WRITTEN PROBLEM —
Say the number of lines containing the string "caption", and say nothing else.

DATA SECTION —
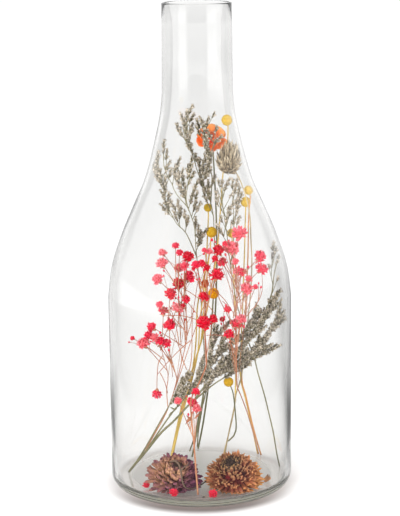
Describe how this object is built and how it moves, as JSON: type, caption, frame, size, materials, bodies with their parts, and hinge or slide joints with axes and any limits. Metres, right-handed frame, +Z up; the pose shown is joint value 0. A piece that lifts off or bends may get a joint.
* * *
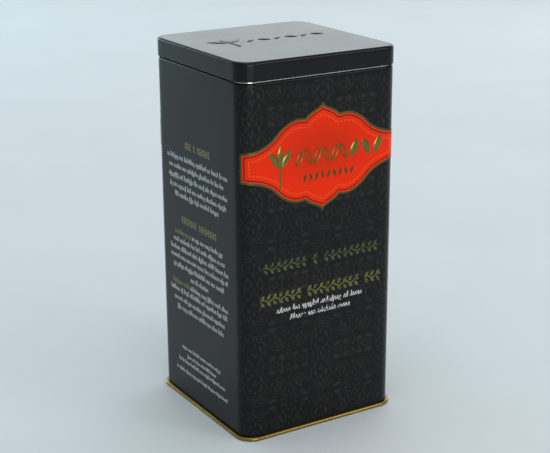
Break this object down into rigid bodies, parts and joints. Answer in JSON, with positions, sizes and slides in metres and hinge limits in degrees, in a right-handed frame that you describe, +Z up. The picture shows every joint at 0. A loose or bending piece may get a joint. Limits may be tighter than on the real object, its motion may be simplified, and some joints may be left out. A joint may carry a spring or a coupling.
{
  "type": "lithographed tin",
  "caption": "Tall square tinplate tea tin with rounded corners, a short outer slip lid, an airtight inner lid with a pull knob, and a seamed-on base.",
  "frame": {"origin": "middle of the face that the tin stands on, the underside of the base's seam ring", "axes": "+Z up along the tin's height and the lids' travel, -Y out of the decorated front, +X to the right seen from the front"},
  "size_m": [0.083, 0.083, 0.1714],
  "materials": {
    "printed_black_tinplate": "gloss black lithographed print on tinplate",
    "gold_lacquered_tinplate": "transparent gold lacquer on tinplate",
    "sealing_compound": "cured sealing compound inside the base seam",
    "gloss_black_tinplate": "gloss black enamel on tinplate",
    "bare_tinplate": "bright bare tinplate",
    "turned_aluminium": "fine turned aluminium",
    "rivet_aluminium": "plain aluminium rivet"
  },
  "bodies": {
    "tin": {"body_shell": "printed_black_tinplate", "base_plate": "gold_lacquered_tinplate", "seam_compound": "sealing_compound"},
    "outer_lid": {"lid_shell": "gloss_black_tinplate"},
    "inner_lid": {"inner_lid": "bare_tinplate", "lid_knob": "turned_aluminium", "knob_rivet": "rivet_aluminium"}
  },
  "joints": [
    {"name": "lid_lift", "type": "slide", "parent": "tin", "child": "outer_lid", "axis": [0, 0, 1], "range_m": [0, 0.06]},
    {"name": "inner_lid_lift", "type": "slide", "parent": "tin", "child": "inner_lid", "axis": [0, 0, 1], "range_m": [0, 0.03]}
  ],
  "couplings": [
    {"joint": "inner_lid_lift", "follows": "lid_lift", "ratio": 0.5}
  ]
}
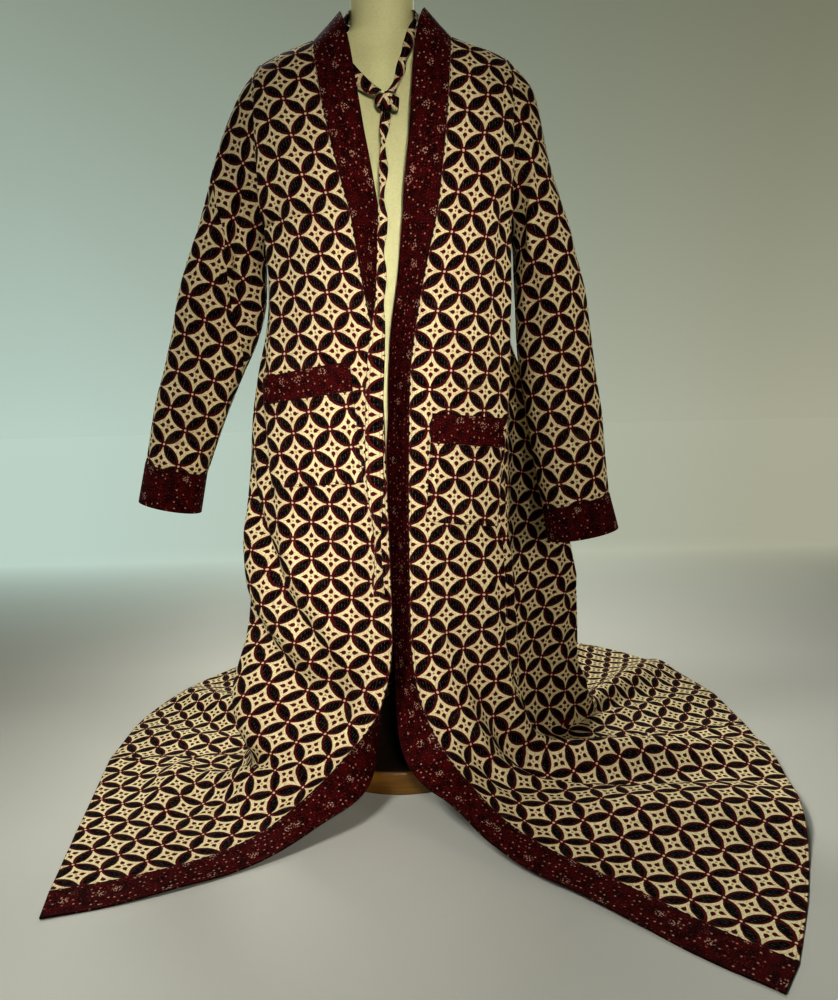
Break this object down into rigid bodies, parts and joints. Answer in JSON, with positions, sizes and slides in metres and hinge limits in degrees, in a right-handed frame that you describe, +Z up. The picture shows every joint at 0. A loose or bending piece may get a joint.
==
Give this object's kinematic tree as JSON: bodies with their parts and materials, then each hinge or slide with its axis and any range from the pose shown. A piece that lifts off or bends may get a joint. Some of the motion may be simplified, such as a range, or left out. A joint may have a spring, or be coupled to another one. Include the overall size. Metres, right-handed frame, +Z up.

SOLVED EXERCISE —
2